There will be talks because diplomats always believe that talks keep nations from engaging in provocations. However, with respect to North Korea, that belief is completely unfounded.
China: Xinhua reported on 6 January that China has added two surveillance patrol ships to the China Maritime Surveillance Force in its North Sea fleet, based in Qingdao. The 1,000 and 1,500 metric ton-class ships will be used to prevent the illegal use of Chinese waters, damage to the environment, resources and infrastructure, and violations of Chinese maritime interests, according to Fang Jianmeng, head of the North Sea branch of the State Oceanic Administration.
Comment: The ships also will be used to challenge and provoke the Japanese in disputed island areas.

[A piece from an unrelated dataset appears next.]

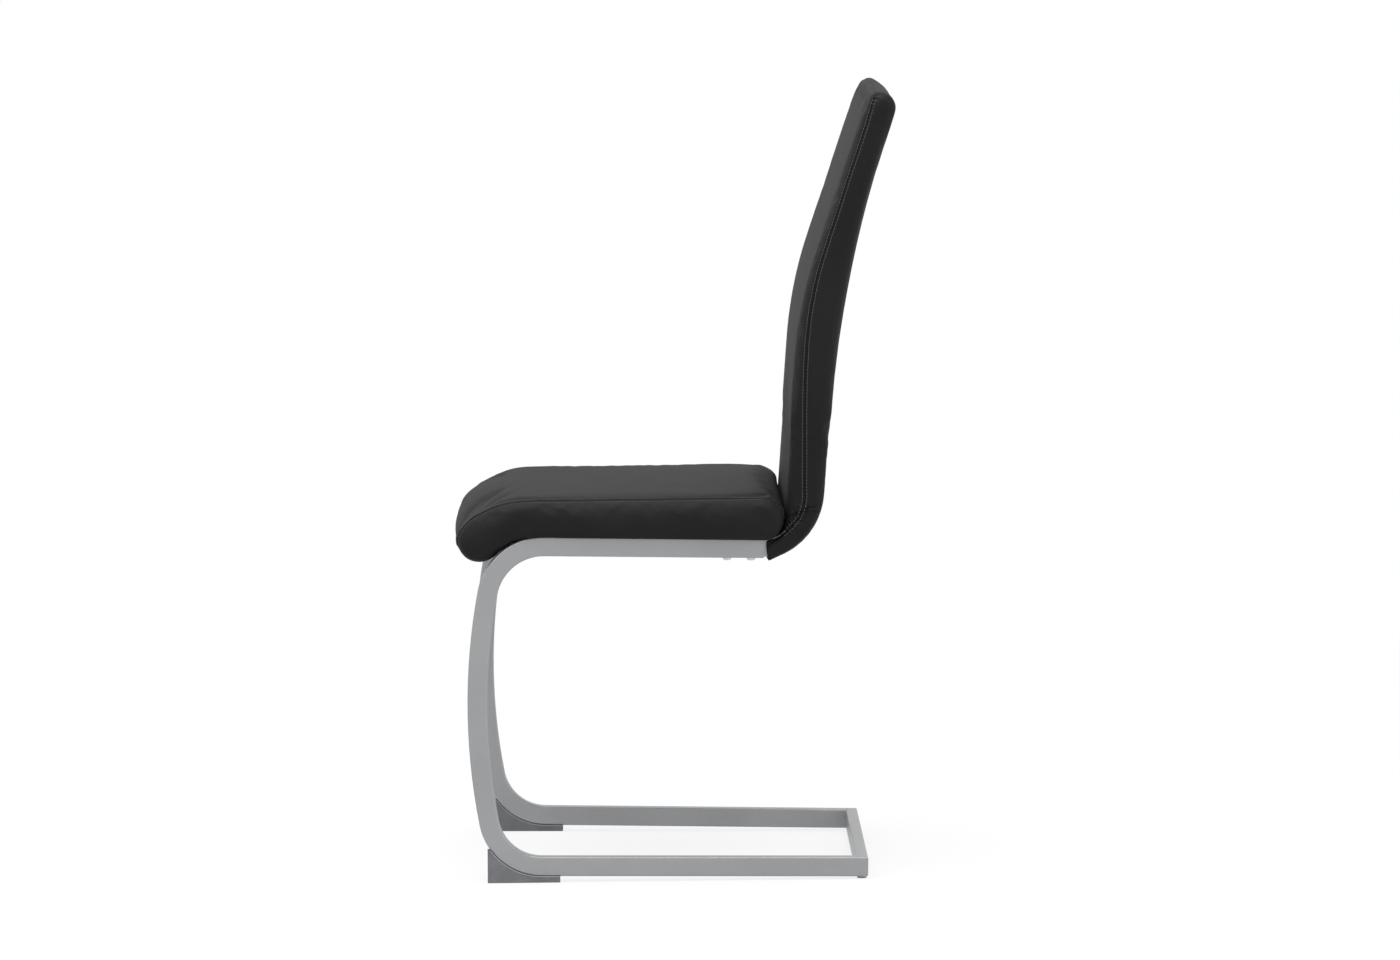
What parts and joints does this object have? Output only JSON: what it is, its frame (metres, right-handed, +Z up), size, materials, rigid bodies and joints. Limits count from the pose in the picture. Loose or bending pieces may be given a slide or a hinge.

China: special comment. US media made much of the internet postings of a JF-20 fifth generation fighter taxiing at the Chengdu Aircraft Corporation factory. Naval intelligence was quoted as asserting the Chinese have made faster progress than the Intelligence Community predicted. The latest assessment is the Chinese will have an operational fighter by 2017, compared to an intelligence estimate of 2020 that the Secretary of Defense briefed to Congress.

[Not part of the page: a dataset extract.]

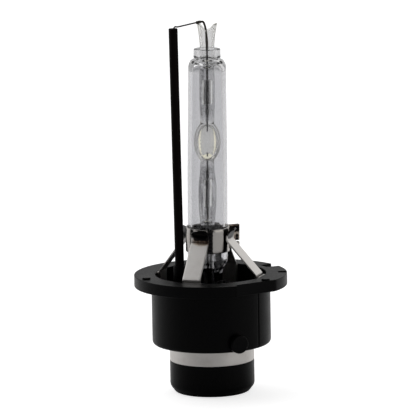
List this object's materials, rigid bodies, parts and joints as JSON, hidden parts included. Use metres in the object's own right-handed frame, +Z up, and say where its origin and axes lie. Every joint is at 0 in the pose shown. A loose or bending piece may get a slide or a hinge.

The Chinese are ahead of the US intelligence estimates in several prototypes, including use of ballistic missiles to attack aircraft carriers. The Chinese always seem to move fast on the easy aspects of technology. But they have trouble making usable jet engines, so they buy them from the Russians.
They have been working on the anti-carrier ballistic missile for a decade or more, but experts say they still have not integrated over-the-horizon radars signals with command and control satellites and missile launch systems to make a workable threat to carriers. Ballistic missiles have trouble hitting tmoving targets that also zig-zag.
Thus it is difficult to evaluate just what is the significance of cell-phone images of an advanced airframe that taxis on a runway, but does not fly. The images show a new fighter that looks a bit clunky and underwhelming and might be a deception. The security breach is suspiciously convenient. Still, it behooves the last super power to maintain its edge in fifth generation fighter aircraft, as a prudent precaution.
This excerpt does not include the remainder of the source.